E quando, já formada, decidi pedir demissão e abrir uma empresa, para trabalhar como profissional “freelancer” e poder me dedicar mais ao meu mestrado, meu pai não soltou “Você é louca”, mas aceitou ser meu sócio e me indicou um contador.

Nesse caso, tenho certeza de que eles fariam o mesmo se fosse meu irmão que tivesse lhes dito isso.

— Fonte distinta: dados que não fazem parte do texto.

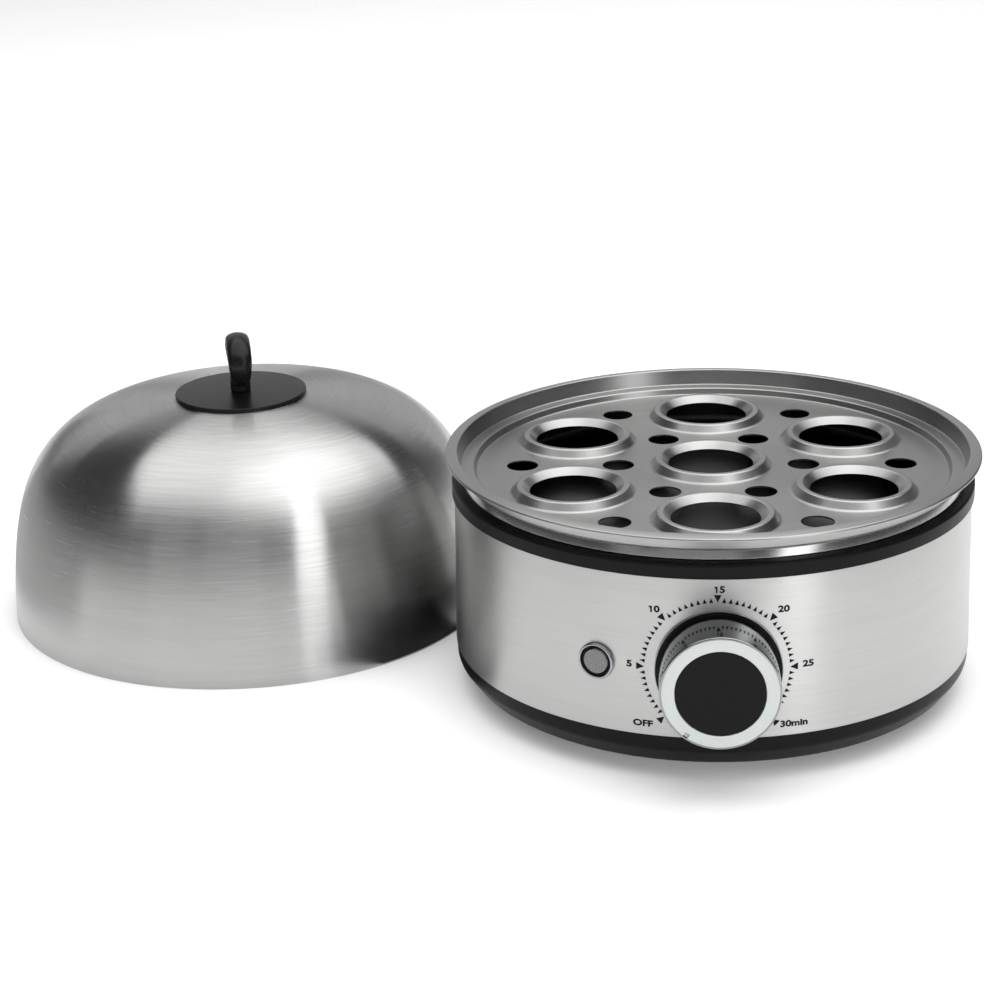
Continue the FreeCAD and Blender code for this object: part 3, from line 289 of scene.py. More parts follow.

Em 1950, minha avó se casou aos 28 anos e ainda me dizia que poderia ter esperado mais — apesar dos comentários de que ela já estava velha demais. Nos anos 70, minha mãe tirou a carteira de motorista escondida de meu avô, porque ele não queria ver a filha dirigindo. Pagou o curso e as taxas com o dinheiro de seu trabalho. Não serei eu, nos anos 2000, a quebrar a tradição de família. Sinto muito, mas não aceito que me digam o que posso ou não fazer. Não aceito que me achem inferior a quem quer que seja – muito menos por não ter o mesmo gênero, ou o mesmo salário, ou pior, o mesmo “status”.

Não aceito que me considerem um enfeite, acompanhando – de preferência, bem trajada e maquiada – o sucesso de alguém. Sinto muito, mas eu terei uma carreira, sim. Aliás, já tenho.